* **WHAT TO WORK ON**
Repeat every line below exactly as it reads.

* **COLLECTED MATERIAL**
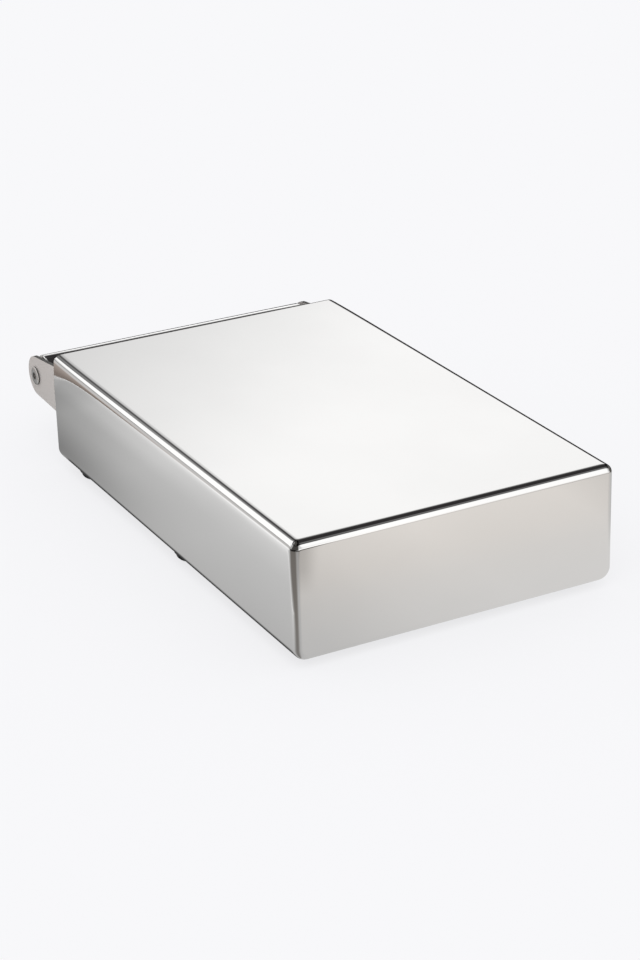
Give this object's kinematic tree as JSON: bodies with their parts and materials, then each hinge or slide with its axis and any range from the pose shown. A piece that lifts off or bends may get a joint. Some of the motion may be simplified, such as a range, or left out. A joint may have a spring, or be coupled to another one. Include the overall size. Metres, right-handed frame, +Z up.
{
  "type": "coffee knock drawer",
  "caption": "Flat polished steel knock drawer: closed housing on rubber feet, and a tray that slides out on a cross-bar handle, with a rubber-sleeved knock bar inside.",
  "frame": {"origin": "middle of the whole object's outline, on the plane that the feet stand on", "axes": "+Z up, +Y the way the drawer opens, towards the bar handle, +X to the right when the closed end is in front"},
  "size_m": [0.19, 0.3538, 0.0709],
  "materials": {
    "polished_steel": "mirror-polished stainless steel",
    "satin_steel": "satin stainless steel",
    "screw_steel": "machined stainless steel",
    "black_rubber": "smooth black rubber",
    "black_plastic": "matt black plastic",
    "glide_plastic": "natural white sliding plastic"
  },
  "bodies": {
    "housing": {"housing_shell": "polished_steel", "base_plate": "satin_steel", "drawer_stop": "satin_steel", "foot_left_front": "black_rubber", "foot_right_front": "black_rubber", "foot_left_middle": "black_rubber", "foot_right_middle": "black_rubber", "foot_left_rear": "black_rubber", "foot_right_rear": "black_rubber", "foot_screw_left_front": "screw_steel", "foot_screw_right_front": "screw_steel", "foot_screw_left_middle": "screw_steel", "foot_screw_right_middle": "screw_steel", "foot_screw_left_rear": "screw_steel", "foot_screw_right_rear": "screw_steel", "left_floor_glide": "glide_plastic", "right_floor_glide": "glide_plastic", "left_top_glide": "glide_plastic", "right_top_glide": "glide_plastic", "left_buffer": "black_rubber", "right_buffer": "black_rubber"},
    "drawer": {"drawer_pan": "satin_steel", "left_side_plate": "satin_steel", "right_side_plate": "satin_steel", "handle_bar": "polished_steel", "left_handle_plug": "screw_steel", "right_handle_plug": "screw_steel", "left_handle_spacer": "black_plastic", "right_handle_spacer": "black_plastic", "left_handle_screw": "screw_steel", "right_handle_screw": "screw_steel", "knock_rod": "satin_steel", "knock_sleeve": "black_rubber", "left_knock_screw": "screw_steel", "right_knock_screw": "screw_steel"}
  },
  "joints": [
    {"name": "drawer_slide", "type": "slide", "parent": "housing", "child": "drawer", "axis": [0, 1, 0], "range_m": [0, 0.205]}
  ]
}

* **EXERCISE RESULT**
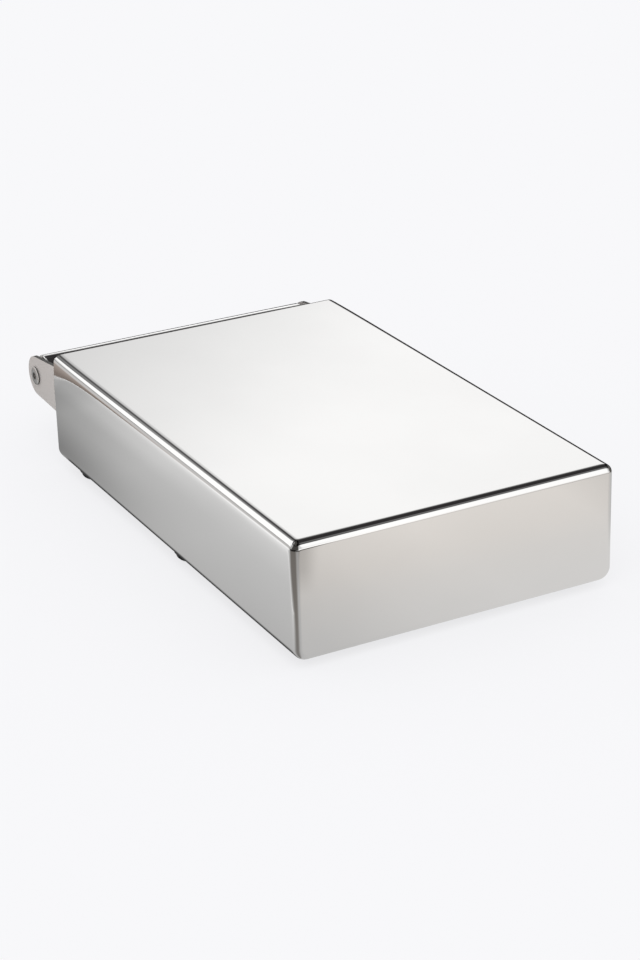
Give this object's kinematic tree as JSON: bodies with their parts and materials, then each hinge or slide with its axis and any range from the pose shown. A piece that lifts off or bends may get a joint. Some of the motion may be simplified, such as a range, or left out. A joint may have a spring, or be coupled to another one. Include the overall size. Metres, right-handed frame, +Z up.
{
  "type": "coffee knock drawer",
  "caption": "Flat polished steel knock drawer: closed housing on rubber feet, and a tray that slides out on a cross-bar handle, with a rubber-sleeved knock bar inside.",
  "frame": {"origin": "middle of the whole object's outline, on the plane that the feet stand on", "axes": "+Z up, +Y the way the drawer opens, towards the bar handle, +X to the right when the closed end is in front"},
  "size_m": [0.19, 0.3538, 0.0709],
  "materials": {
    "polished_steel": "mirror-polished stainless steel",
    "satin_steel": "satin stainless steel",
    "screw_steel": "machined stainless steel",
    "black_rubber": "smooth black rubber",
    "black_plastic": "matt black plastic",
    "glide_plastic": "natural white sliding plastic"
  },
  "bodies": {
    "housing": {"housing_shell": "polished_steel", "base_plate": "satin_steel", "drawer_stop": "satin_steel", "foot_left_front": "black_rubber", "foot_right_front": "black_rubber", "foot_left_middle": "black_rubber", "foot_right_middle": "black_rubber", "foot_left_rear": "black_rubber", "foot_right_rear": "black_rubber", "foot_screw_left_front": "screw_steel", "foot_screw_right_front": "screw_steel", "foot_screw_left_middle": "screw_steel", "foot_screw_right_middle": "screw_steel", "foot_screw_left_rear": "screw_steel", "foot_screw_right_rear": "screw_steel", "left_floor_glide": "glide_plastic", "right_floor_glide": "glide_plastic", "left_top_glide": "glide_plastic", "right_top_glide": "glide_plastic", "left_buffer": "black_rubber", "right_buffer": "black_rubber"},
    "drawer": {"drawer_pan": "satin_steel", "left_side_plate": "satin_steel", "right_side_plate": "satin_steel", "handle_bar": "polished_steel", "left_handle_plug": "screw_steel", "right_handle_plug": "screw_steel", "left_handle_spacer": "black_plastic", "right_handle_spacer": "black_plastic", "left_handle_screw": "screw_steel", "right_handle_screw": "screw_steel", "knock_rod": "satin_steel", "knock_sleeve": "black_rubber", "left_knock_screw": "screw_steel", "right_knock_screw": "screw_steel"}
  },
  "joints": [
    {"name": "drawer_slide", "type": "slide", "parent": "housing", "child": "drawer", "axis": [0, 1, 0], "range_m": [0, 0.205]}
  ]
}